I desire to pass on hope and encouragement and to empower readers to grow and change their world. To make a difference now and possibly for eternity. My ministry medium is what I perceive as the transforming power of a story.
My writing also calls for a return to romantic heroes who fight for goodness, beauty, and truth and a return to truly Christian books. A common misconception (IMO) in the Christian niche today is that “inspirational” books shouldn’t include any overt message. Only fanatics and old people care about God, 😊 and heaven forbid our protagonists should come across as too “righteous.” I guess I’m a little subversive here. Without being preachy, I had the extraordinary idea I could write an interesting adventure story with a serious underlying theme.

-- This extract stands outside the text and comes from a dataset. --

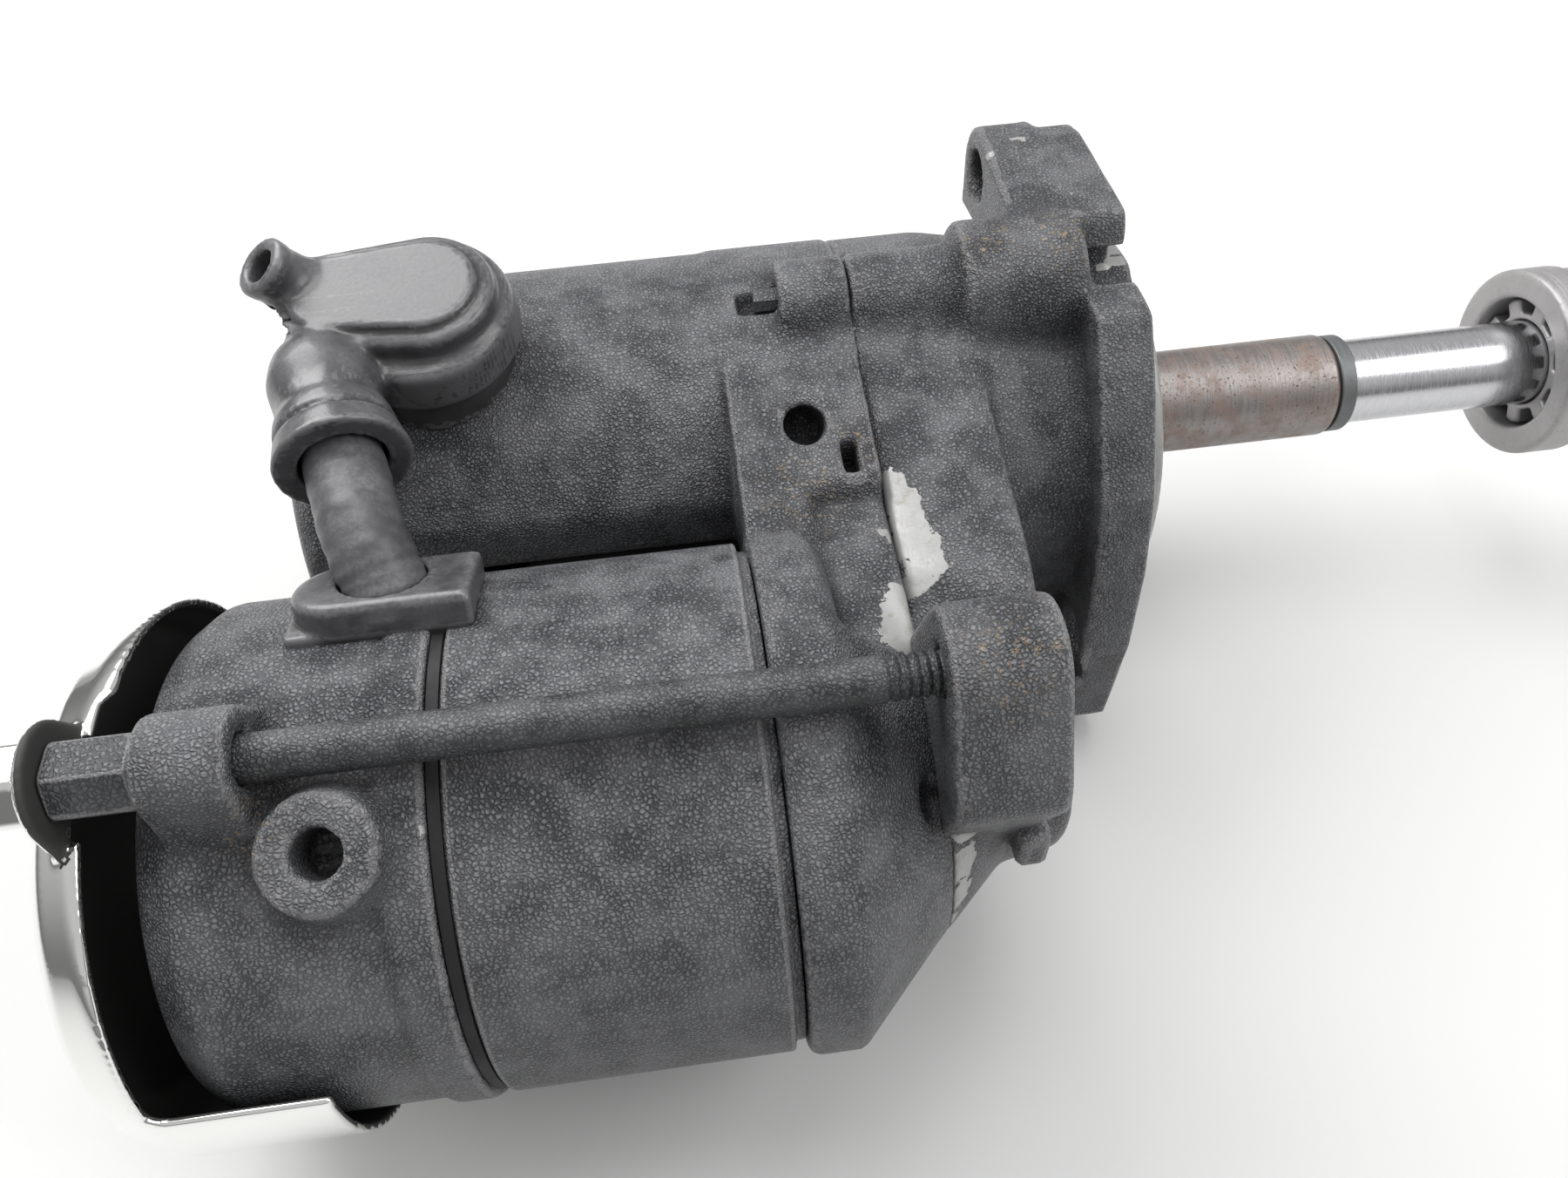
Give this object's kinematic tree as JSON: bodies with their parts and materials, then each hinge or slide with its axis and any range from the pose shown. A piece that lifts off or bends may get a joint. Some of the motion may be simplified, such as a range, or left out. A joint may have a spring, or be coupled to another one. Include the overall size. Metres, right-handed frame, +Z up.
{
  "type": "starter motor",
  "caption": "Gear-reduction starter motor with a coaxial solenoid: black cast housings, chrome end cover, rubber terminal boot, splined drive tube and sliding pinion shaft.",
  "frame": {"origin": "on the output shaft axis, in the plane of the drive flange's mounting face, inside the pilot spigot", "axes": "+X along the output shaft towards the pinion; -Y towards the parallel motor axis; +Z up as the starter lies on both its cylinders"},
  "size_m": [0.2753, 0.1512, 0.1065],
  "materials": {
    "paint": "matte black crackle paint",
    "chrome": "mirror plated",
    "steel": "ground and polished",
    "dark_steel": "dull machined",
    "aluminium": "satin",
    "rubber": "moulded, matte",
    "copper": "copper",
    "plastic": "moulded",
    "carbon": "carbon"
  },
  "bodies": {
    "housing": {"chrome_cover": "chrome", "end_frame": "paint", "yoke": "paint", "rear_joint_seal": "rubber", "gear_housing": "paint", "drive_housing": "paint", "armature_bearing_rear": "steel", "armature_bearing_front": "steel", "brush_holder": "plastic", "idler_pin": "steel", "clutch_bearing_front": "steel", "shaft_seal": "rubber", "solenoid_cover": "paint", "terminal_base": "plastic", "battery_stud": "copper", "battery_nut": "steel", "motor_stud": "copper", "motor_nut": "steel", "solenoid_coil": "copper", "terminal_boot": "rubber", "motor_lead": "rubber", "lead_grommet": "rubber", "through_bolt_1": "paint", "standoff_1": "paint", "cover_nut_1": "aluminium", "through_bolt_2": "paint", "standoff_2": "paint", "cover_nut_2": "aluminium", "housing_screw_1": "paint", "housing_screw_2": "paint", "solenoid_screw_1": "steel", "solenoid_screw_2": "steel", "solenoid_screw_3": "steel", "pole_shoe_1": "dark_steel", "pole_shoe_2": "dark_steel", "pole_shoe_3": "dark_steel", "pole_shoe_4": "dark_steel", "brush_1": "carbon", "brush_2": "carbon", "brush_3": "carbon", "brush_4": "carbon"},
    "armature": {"armature_shaft": "steel", "armature_pinion": "steel", "armature_core": "dark_steel", "commutator": "copper"},
    "idler": {"idler_gear": "steel", "idler_bearing": "dark_steel"},
    "clutch_outer": {"clutch_gear": "steel", "clutch_rollers": "dark_steel"},
    "output": {"output_tube": "dark_steel", "tube_end_ring": "dark_steel", "return_spring": "dark_steel"},
    "pinion_shaft": {"drive_shaft": "steel", "spring_collar": "steel", "spline_hub": "dark_steel", "pinion": "steel", "pinion_nut": "dark_steel"},
    "solenoid_plunger": {"plunger": "steel", "contact_disc": "copper", "steel_ball": "steel"}
  },
  "joints": [
    {"name": "armature_spin", "type": "hinge", "parent": "housing", "child": "armature", "pos_m": [-0.09, -0.072, 0], "axis": [1, 0, 0], "continuous": true},
    {"name": "idler_spin", "type": "hinge", "parent": "housing", "child": "idler", "pos_m": [-0.053, -0.04476, -0.00156], "axis": [1, 0, 0], "continuous": true},
    {"name": "clutch_spin", "type": "hinge", "parent": "housing", "child": "clutch_outer", "pos_m": [-0.05, 0, 0], "axis": [1, 0, 0], "continuous": true},
    {"name": "overrun_spin", "type": "hinge", "parent": "clutch_outer", "child": "output", "pos_m": [0, 0, 0], "axis": [1, 0, 0], "continuous": true},
    {"name": "shaft_slide", "type": "slide", "parent": "output", "child": "pinion_shaft", "axis": [1, 0, 0], "range_m": [0, 0.012], "stiffness_N_per_m": 400, "springref_m": -0.01, "deforming": ["return_spring"]},
    {"name": "plunger_slide", "type": "slide", "parent": "housing", "child": "solenoid_plunger", "axis": [1, 0, 0], "range_m": [0, 0.012]}
  ],
  "couplings": [
    {"joint": "idler_spin", "follows": "armature_spin", "ratio": -0.39286},
    {"joint": "clutch_spin", "follows": "armature_spin", "ratio": 0.30556},
    {"joint": "plunger_slide", "follows": "shaft_slide", "ratio": 1}
  ]
}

I’m a huge advocate of reading in many genres. There’s nothing like the enjoyment of a good book. But while I do love fantasy and escapist fiction, in my own works I feel called to take quite a different approach. In Latin America “magical realism” features big in much of the literature. I find that fascinating—but bleak. Hope is missing, and so is the prospect of change.

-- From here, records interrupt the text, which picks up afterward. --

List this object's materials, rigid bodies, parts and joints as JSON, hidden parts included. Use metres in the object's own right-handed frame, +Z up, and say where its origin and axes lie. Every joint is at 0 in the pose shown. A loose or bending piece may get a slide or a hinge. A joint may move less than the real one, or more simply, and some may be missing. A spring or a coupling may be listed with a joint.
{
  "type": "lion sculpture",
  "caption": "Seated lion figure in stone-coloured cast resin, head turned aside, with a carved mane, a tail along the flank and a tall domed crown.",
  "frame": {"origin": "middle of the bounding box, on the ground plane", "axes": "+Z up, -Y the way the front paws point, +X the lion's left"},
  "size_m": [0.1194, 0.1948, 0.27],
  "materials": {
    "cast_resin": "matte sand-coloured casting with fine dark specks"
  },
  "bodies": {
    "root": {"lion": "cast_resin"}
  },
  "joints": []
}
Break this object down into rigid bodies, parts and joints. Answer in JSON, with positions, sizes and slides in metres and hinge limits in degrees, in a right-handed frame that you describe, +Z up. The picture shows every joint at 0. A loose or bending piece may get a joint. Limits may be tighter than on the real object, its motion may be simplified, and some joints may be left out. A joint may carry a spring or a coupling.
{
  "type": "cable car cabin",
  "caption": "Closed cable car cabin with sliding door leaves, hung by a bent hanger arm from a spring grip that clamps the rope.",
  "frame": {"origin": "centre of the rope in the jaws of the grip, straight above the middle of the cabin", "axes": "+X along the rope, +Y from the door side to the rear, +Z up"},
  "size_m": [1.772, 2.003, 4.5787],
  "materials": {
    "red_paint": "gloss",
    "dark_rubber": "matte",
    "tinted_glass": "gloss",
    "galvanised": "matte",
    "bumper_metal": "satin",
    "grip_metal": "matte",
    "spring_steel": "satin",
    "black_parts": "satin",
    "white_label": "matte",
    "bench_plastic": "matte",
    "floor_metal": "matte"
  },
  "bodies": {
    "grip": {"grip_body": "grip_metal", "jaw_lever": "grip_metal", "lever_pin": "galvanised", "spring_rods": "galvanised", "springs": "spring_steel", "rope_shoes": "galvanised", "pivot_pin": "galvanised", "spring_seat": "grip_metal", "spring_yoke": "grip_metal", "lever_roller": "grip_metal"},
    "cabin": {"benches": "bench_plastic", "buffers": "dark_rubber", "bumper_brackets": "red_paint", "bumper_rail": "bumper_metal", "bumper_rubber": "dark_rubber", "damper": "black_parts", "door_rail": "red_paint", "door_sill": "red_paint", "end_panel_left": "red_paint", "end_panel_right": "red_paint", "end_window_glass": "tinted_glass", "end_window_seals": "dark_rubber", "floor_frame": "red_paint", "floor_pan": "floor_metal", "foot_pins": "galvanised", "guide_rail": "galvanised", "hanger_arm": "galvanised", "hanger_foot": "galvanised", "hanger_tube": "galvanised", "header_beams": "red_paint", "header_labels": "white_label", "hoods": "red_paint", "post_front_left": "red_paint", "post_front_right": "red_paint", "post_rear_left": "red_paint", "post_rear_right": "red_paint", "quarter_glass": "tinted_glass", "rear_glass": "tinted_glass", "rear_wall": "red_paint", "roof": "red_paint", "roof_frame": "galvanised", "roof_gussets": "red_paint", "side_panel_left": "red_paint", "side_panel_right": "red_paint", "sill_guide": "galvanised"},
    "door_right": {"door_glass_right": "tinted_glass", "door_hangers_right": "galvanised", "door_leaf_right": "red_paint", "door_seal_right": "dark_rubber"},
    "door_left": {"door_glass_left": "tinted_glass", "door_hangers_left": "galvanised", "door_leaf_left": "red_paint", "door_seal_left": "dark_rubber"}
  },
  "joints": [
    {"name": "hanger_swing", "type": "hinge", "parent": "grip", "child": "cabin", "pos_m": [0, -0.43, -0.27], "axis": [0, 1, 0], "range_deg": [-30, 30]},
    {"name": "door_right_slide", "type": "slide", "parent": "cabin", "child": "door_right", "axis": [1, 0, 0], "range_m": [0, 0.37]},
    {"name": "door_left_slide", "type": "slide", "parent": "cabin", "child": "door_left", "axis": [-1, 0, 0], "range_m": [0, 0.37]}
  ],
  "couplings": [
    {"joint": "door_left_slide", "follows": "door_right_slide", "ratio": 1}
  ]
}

In every book I write, I envision a setting that feels magical yet is grounded solidly in “real-life” earth. Perhaps that’s why I weave some of the myths and legends of Chiloé into some of the stories. And mainly I want my characters to become heroes and role models—and even friends—for the readers. I believe God is the greatest Hero and faith the ultimate magical realism.

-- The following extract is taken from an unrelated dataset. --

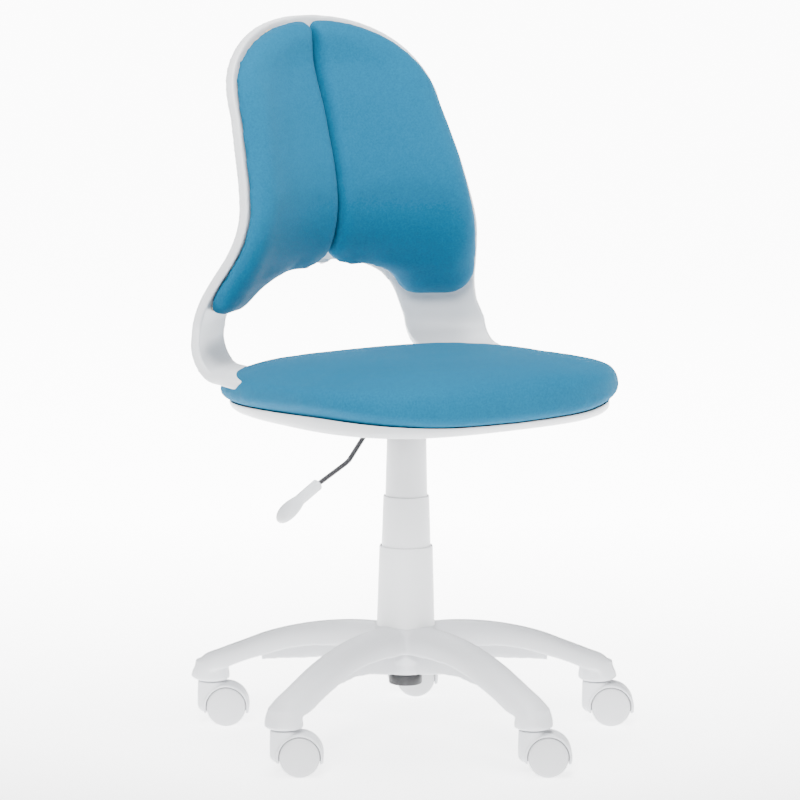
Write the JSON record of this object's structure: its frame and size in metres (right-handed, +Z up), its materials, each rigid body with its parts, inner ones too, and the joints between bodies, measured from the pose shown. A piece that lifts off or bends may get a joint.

HA: I'm also a big believer in books not being preachy. When someone picks up a book that I've published, I want them to be drawn into the story, to feel the love that goes into each page. Your book can be read and enjoyed for the adventure that it is. The message is there, a part of the fabric of the words, but without being intrusive or feeling "tacked on." Christianity and faith is a part of these characters' personality, something they live and walk and breathe every day.
We're looking forward to the next book!